The results, as we said in the brief, “decisively support the conclusion that personal has developed a specialized meaning such that it is used with regard to human beings, not corporations.” For instance, here are the most frequent pairings in COHA for the 1970s (which was when the current version of the exemption was enacted):
personal life, personal income, personal property, personal interest, personal experience, personal relationship, personal problem, personal reason, personal injury, personal thing, personal appearance, personal contact, personal matter, personal friend, personal power, personal opinion, personal fortune, personal gain, personal history, personal letter, personal use, personal view, personal question, personal tragedy, personal physician
(Check out the brief if you’re curious about the rest of the results.)
And this brings us (finally!) to the shout-out I mentioned. During the argument by the lawyer for AT&T, Justice Ginsburg asked this question (or should I say, made this statement):
JUSTICE GINSBURG: Mr. Klineberg, you have read the brief of the Project on Government Oversight where they give dozens and dozens of examples to show that, overwhelmingly, “personal” is used to describe an individual, not an artificial being. And it is the overwhelming use of personal.
There was also this, from Chief Justice Roberts, which I’d like to think was at least partly inspired by my brief:
CHIEF JUSTICE ROBERTS: Counsel, your central argument is that because “person” is defined to include corporation, “personal” in the same statute must include corporate.

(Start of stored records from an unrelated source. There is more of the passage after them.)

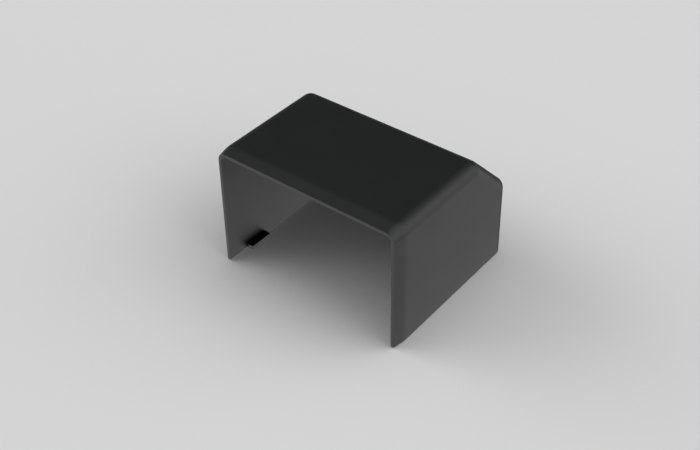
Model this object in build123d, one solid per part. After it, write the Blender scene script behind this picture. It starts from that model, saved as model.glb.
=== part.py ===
from build123d import *
import os

os.makedirs("parts", exist_ok=True)

# Profile end cap: a one-piece moulded hood that closes the end of a surface-mounted profile.
# The profile enters through the open mouth, and the cap stands on its open underside.
# Frame: X is the width, the mouth faces -Y, Z is up.
# The origin is the middle of the footprint, on the plane of the bottom rim.
# All lengths are in millimetres and all angles in degrees.

# Overall size
width = 60.0  # outside, across the two side walls at the bottom rim
height = 38.0  # from the bottom rim to the top face
depth = 51.5  # from the mouth to the outside of the rear wall, at the bottom rim

# Moulded shell
wall = 1.7  # thickness of the top, the sides, the rear and the slope
inside_radius = 1.5  # rounding of every inside edge where two walls meet
draft_angle = 0.5  # lean of the side and rear walls, so that the cap leaves its mould
slope_leg = 14.5  # length that the 45 degree slope takes from the top, and from the rear wall

# Thinned lip round the mouth
lip_drop = 0.7  # how far the outside falls in at the edge of the mouth
lip_length = 3.7  # how far the taper runs back from the mouth
lip_blend_radius = 8.0  # soft fold where the taper runs into the body

# Snap tabs inside the two side walls, level with the bottom rim
tab_start = 7.2  # from the mouth to the near end of a tab
tab_length = 7.6  # along the wall
tab_reach = 2.2  # from the inner face of the wall towards the middle
tab_thickness = 1.3  # from the bottom rim up to the catching face
tab_bevel = 0.4  # lead-in under the tab's inner edge, for the flange of the profile

# Edges of the mouth rim and of the bottom rim
edge_break = 0.1  # small rounding that the mould leaves on them

# Sizes that follow from those above
outside_radius = inside_radius + wall
inner_half_width = width / 2 - wall
front_y = -depth / 2
tolerance = 1e-4


# Block of the outside, before it is hollowed

# The footprint is pulled up to the full height.
# The side and rear walls then lean in about the bottom plane, as the mould needs.
# The mouth stays square to the profile, so its face has no draft.
footprint = Rectangle(width, depth)
block = extrude(footprint, amount=height)
sides = block.faces().filter_by(Axis.X)
rear = block.faces().sort_by(Axis.Y)[-1]
block = draft([*sides, rear], neutral_plane=Plane.XY, angle=draft_angle)

# The slope takes away the corner between the top and the rear wall.
top_face = block.faces().sort_by(Axis.Z)[-1]
top_rear_edge = top_face.edges().sort_by(Axis.Y)[-1]
block = chamfer(top_rear_edge, length=slope_leg)

# One radius goes round every outer fold: top to sides, top to slope, slope to rear, sides to rear.
# The edges that bound the mouth and the underside stay sharp, because those two faces are opened.
mouth_edges = block.faces().sort_by(Axis.Y)[0].edges()
bottom_edges = block.faces().sort_by(Axis.Z)[0].edges()
folds = [e for e in block.edges() if e not in mouth_edges and e not in bottom_edges]
block = fillet(folds, radius=outside_radius)


# Inner space

# The walls keep one thickness everywhere, so the inner space is the block moved in by the wall.
# It is open at the mouth and underneath.
mouth = block.faces().sort_by(Axis.Y)[0]
underside = block.faces().sort_by(Axis.Z)[0]
plain_shell = offset(block, amount=-wall, openings=[mouth, underside])
inner_space = block - plain_shell


# Lip round the mouth

# The outside tapers towards the mouth on both sides and over the top, and round their corners.
# The inner space stays straight, so the wall thins to a narrow rim.
lip_edges = [e for e in mouth.edges() if (e @ 0.5).Z > tolerance]
block = chamfer(lip_edges, length=lip_drop, length2=lip_length, reference=mouth)

# Where the taper meets the body, a large radius makes the fold soft.
lip_fold_y = front_y + lip_length
lip_folds = block.edges().filter_by_position(
    Axis.Y, lip_fold_y - tolerance, lip_fold_y + tolerance
)
block = fillet(lip_folds, radius=lip_blend_radius)
cap = block - inner_space


# Snap tabs

# The section is drawn looking along the profile: a flat catching face on top and a bevel below.
# Its root lies in the middle of the wall, so that tab and wall are one moulding.
tab_tip = inner_half_width - tab_reach
tab_root = inner_half_width + wall / 2
tab_section = Polyline(
    (tab_root, 0),
    (tab_tip + tab_bevel, 0),
    (tab_tip, tab_bevel),
    (tab_tip, tab_thickness),
    (tab_root, tab_thickness),
    close=True,
)
tab_near_end = Plane.XZ.offset(-(front_y + tab_start))
tab = extrude(tab_near_end * make_face(tab_section), amount=-tab_length)
cap = cap + tab + mirror(tab, about=Plane.YZ)


# Broken edges

# The rim of the mouth and the foot are the two flat faces that bound the openings.
# The tabs' undersides are part of the foot. No edge of either face is left razor sharp.
foot_edges = cap.faces().sort_by(Axis.Z)[0].edges()
mouth_rim_edges = cap.faces().sort_by(Axis.Y)[0].edges()
sharp_edges = foot_edges + [e for e in mouth_rim_edges if e not in foot_edges]
cap = fillet(sharp_edges, radius=edge_break)

print("cap volume mm3", round(cap.volume, 1), "valid", cap.is_valid, "solids", len(cap.solids()))
export_step(cap, "parts/end_cap.step")
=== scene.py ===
# %% [markdown]
# # Profile end cap
# A black moulded hood that closes the end of a surface-mounted profile, standing on a pale studio floor.
# This file is a lesson in finishing a part whose shape is already right: it gives the cap its skin,
# then sets up the floor, the light and the camera of a product picture.
# Everything is in metres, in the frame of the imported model, with the mouth of the cap facing -Y.

# %% Load the frame
import math

import bpy
from mathutils import Matrix, Vector


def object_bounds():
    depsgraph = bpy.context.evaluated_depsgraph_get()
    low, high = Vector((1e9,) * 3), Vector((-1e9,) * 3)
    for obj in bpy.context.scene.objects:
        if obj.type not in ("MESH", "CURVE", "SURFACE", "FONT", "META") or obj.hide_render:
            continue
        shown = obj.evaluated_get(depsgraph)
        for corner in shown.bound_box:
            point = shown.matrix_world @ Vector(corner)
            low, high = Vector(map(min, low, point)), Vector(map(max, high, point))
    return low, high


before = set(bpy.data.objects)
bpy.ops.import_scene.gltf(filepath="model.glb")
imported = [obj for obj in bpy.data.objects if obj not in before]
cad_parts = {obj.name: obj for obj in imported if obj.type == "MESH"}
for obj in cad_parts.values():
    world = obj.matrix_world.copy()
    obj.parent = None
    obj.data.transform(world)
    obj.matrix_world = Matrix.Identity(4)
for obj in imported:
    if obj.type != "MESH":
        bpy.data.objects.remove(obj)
cad_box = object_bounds()
MM = 0.001
print("nodes in the frame:", sorted(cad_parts))

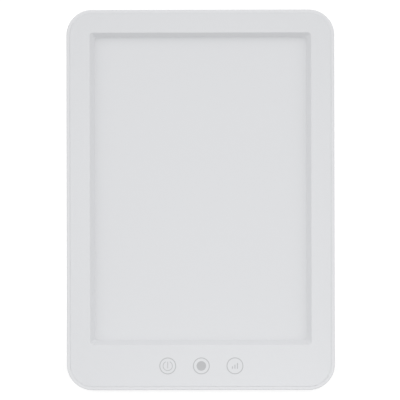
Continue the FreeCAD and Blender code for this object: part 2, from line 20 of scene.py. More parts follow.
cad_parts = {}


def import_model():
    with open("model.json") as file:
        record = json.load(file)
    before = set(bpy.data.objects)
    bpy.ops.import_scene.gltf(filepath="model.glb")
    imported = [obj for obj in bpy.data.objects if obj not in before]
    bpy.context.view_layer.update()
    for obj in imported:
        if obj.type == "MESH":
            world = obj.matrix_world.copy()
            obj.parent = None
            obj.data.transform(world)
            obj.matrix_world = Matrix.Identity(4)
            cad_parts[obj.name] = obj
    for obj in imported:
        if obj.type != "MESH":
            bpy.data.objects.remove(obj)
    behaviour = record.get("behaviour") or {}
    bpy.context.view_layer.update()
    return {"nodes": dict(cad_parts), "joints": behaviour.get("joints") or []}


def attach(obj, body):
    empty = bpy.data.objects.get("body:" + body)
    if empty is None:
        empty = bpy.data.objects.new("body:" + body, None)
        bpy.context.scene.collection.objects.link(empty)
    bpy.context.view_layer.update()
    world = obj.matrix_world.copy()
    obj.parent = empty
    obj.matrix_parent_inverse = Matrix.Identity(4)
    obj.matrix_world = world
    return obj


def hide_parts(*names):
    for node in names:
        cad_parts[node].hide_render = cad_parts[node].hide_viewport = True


LOG = logging.getLogger("lamp")
MM = 0.001
WELD = 1e-5
TINY = 0.001
CLEAR = 1.0
LEAN = math.radians(15.0)
SHARP_ANGLE = math.radians(32.0)
WHITE = (1.0, 1.0, 1.0, 1.0)

Colour = tuple[float, float, float]
Place = tuple[float, float]
Spot = tuple[float, float, float]
Loop = list[Vector]
LoopAt = Callable[[float, float], Loop]


class Side(Enum):
    """The lamp's two sides, seen from the front."""

    LEFT = -1
    RIGHT = 1


class Carve(Enum):
    """How one closed mesh changes another."""

    TAKE = "DIFFERENCE"
    ADD = "UNION"
    KEEP = "INTERSECT"


class Socket:
    """One output of a node. Arithmetic on it adds Math nodes."""

    def __init__(self, shader: "Shader", output: bpy.types.NodeSocket) -> None:
        """Wraps an output of a node in a shader."""
        self.shader = shader
        self.output = output

    def __getitem__(self, name: str) -> "Socket":
        """Another output of the same node."""
        return Socket(self.shader, self.output.node.outputs[name])

    def math(self, operation: str, first: "Value", second: "Value" = 0.0) -> "Socket":
        """Adds a Math node with an operation on two values."""
        return self.shader.node("ShaderNodeMath", {"operation": operation}, {0: first, 1: second})

    def __add__(self, other: "Value") -> "Socket":
        """Self plus other."""
        return self.math("ADD", self, other)

    def __radd__(self, other: "Value") -> "Socket":
        """Other plus self."""
        return self.math("ADD", other, self)

    def __sub__(self, other: "Value") -> "Socket":
        """Self less other."""
        return self.math("SUBTRACT", self, other)

    def __rsub__(self, other: "Value") -> "Socket":
        """Other less self."""
        return self.math("SUBTRACT", other, self)

    def __mul__(self, other: "Value") -> "Socket":
        """Self times other."""
        return self.math("MULTIPLY", self, other)

    def __rmul__(self, other: "Value") -> "Socket":
        """Other times self."""
        return self.math("MULTIPLY", other, self)

    def __pow__(self, other: "Value") -> "Socket":
        """Self to the power of other."""
        return self.math("POWER", self, other)

    def __rpow__(self, other: "Value") -> "Socket":
        """Other to the power of self."""
        return self.math("POWER", other, self)

    def __mod__(self, other: "Value") -> "Socket":
        """What is left of self over other, never below nought."""
        return self.math("FLOORED_MODULO", self, other)

    def __rmod__(self, other: "Value") -> "Socket":
        """What is left of other over self, never below nought."""
        return self.math("FLOORED_MODULO", other, self)

    def __lt__(self, other: "Value") -> "Socket":
        """1 where self is less than other."""
        return self.math("LESS_THAN", self, other)

    def __gt__(self, other: "Value") -> "Socket":
        """1 where self is more than other."""
        return self.math("GREATER_THAN", self, other)

    def __abs__(self) -> "Socket":
        """Self without its sign."""
        return self.math("ABSOLUTE", self)


Value = Union[Socket, float, Sequence[float]]


class Shader:
    """A material or world tree that is built node by node."""

    def __init__(self, tree: bpy.types.NodeTree) -> None:
        """Takes a tree and clears it."""
        self.tree = tree
        tree.nodes.clear()

    def node(self, kind: str, settings: Optional[dict] = None, values: Optional[dict] = None) -> Socket:
        """Adds a node.

        Args:
            kind: The node's type.
            settings: Its properties, which are set first.
            values: What goes to its inputs, by name or number: a number, a colour or a link.

        Returns:
            Its first output, or its first input where it has no output.
        """
        made = self.tree.nodes.new(kind)
        for name, value in (settings or {}).items():
            setattr(made, name, value)
        for key, value in (values or {}).items():
            if isinstance(value, Socket):
                self.tree.links.new(value.output, made.inputs[key])
            else:
                made.inputs[key].default_value = value
        return Socket(self, (made.outputs or made.inputs)[0])

    def blend(self, share: Value, first: Union[Socket, Colour], second: Union[Socket, Colour]) -> Socket:
        """Mixes two colours.

        Args:
            share: How much of the second colour there is.
            first: One colour.
            second: The other colour.

        Returns:
            The mixed colour.
        """
        ends = [end if isinstance(end, Socket) else (*end, 1.0) for end in (first, second)]
        made = self.node("ShaderNodeMix", {"data_type": "RGBA"}, {0: share, 6: ends[0], 7: ends[1]})
        return Socket(self, made.output.node.outputs[2])

    def ramp(self, value: Socket, low: float, high: float) -> Socket:
        """Turns a range of values into 0 to 1, with eased ends.

        Args:
            value: What is mapped.
            low: The value that gives 0.
            high: The value that gives 1.

        Returns:
            The mapped value.
        """
        settings = {"interpolation_type": "SMOOTHSTEP"}
        return self.node("ShaderNodeMapRange", settings, {"Value": value, "From Min": low, "From Max": high})

    def grain(self, where: Socket, cell: float, detail: float = 2.0) -> Socket:
        """Adds noise from 0 to 1, with spots of a size in millimetres and finer layers of detail."""
        return self.node("ShaderNodeTexNoise", None, {"Vector": where, "Scale": 1.0 / cell, "Detail": detail})

    def bump(self, height: Socket, depth: float) -> Socket:
        """Turns heights from 0 to 1, which stand for a depth in millimetres, into a normal."""
        return self.node("ShaderNodeBump", None, {"Height": height, "Distance": depth * MM})

    def seen(self) -> Socket:
        """Tells looking from lighting.

        Returns:
            1 where the camera, a reflection or a clear piece looks, 0 where only light arrives.
        """
        path = self.node("ShaderNodeLightPath")
        rays = path["Is Camera Ray"] + path["Is Glossy Ray"] + path["Is Transmission Ray"]
        return rays.math("MINIMUM", rays, 1.0)


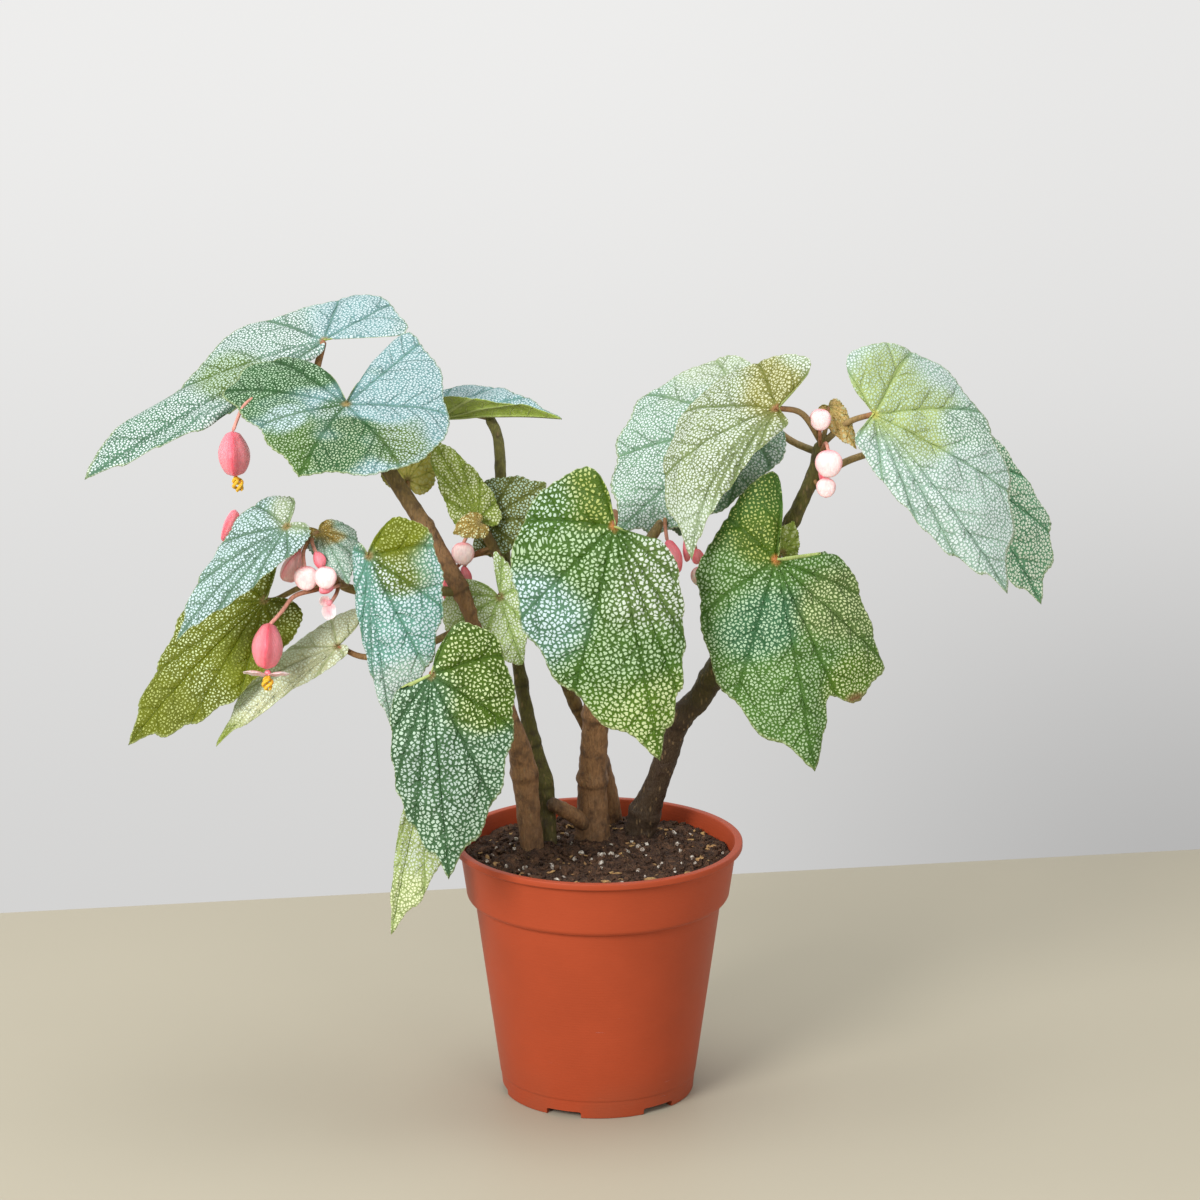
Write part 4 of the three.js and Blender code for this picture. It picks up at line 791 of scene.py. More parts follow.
def vein_field(flat, rays, spacing, seed):
    """For each flat place: how far it is from the nearest main vein, how nearly half-way it is to the next
    one, and the phase of the lesser veins, which leave each side of a main vein in step of their own."""
    lines = np.stack([flat[:, ray] for ray in rays])
    gaps = np.stack([np.linalg.norm(flat[:, :, None] - line, axis=-1).min(-1) for line in lines])
    order = np.sort(gaps, axis=0)
    nearest = gaps.argmin(0)
    side = (np.arange(flat.shape[1])[None, :] > np.array(rays)[nearest]).astype(int)
    start = np.random.default_rng(seed).uniform(0, 1, (len(rays), 2))[nearest, side]
    between = 2 * order[0] / np.maximum(order[0] + order[1], 1e-6)
    forward = np.linalg.norm(flat, axis=-1) - 1.05 * order[0]
    return order[0], between, forward / spacing + start


def blade_colours(leaf, u, v, length):
    """The green network colour with its speckle amount, and the pale ground with how much of it shows."""
    green = np.broadcast_to([*linear(leaf["green"]), leaf["speckle"]], (*u.shape, 4))
    pale = np.broadcast_to([*linear(leaf["pale"]), leaf["silver"]], (*u.shape, 4))
    wander = ripple(np.stack([u, v], -1), 5, 0.5) * 0.25
    # Some zones paint light: the bluish ones are partly a painted reflection of the sky where a blade faces
    # up.
    for place_u, place_v, reach, spot_green, speckle, spot_pale, silver in leaf["spots"]:
        gap = np.hypot(u - place_u, v - place_v) / reach + wander
        share = smooth_step(1.25, 0.55, gap)[..., None]
        green = green * (1 - share) + share * np.array([*linear(spot_green), speckle])
        pale = pale * (1 - share) + share * np.array([*linear(spot_pale), silver])
    near = smooth_step(*SINUS_PATCH, np.hypot(u, v) * length)[..., None]
    sinus = linear(leaf["sinus"])
    green = green * (1 - near) + near * np.array([*sinus, 0])
    pale = pale * (1 - near) + near * np.array([*sinus, leaf["silver"]])
    return green, pale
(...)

I tried to sit down and come up with other examples where the adjective was very different from the root noun. It turns out it is not hard at all. You have craft and crafty. Totally different. Crafty doesn’t have much to do with craft. Squirrel, squirrely. Right? I mean, pastor — you have a pastor and pastoral. Same root, totally different.
So I don’t understand — I don’t think there’s much to the argument that because “person” means one thing, “personal” has to be the same relation.
Further information about the argument is available at SCOTUSblog, as are links to all the briefs.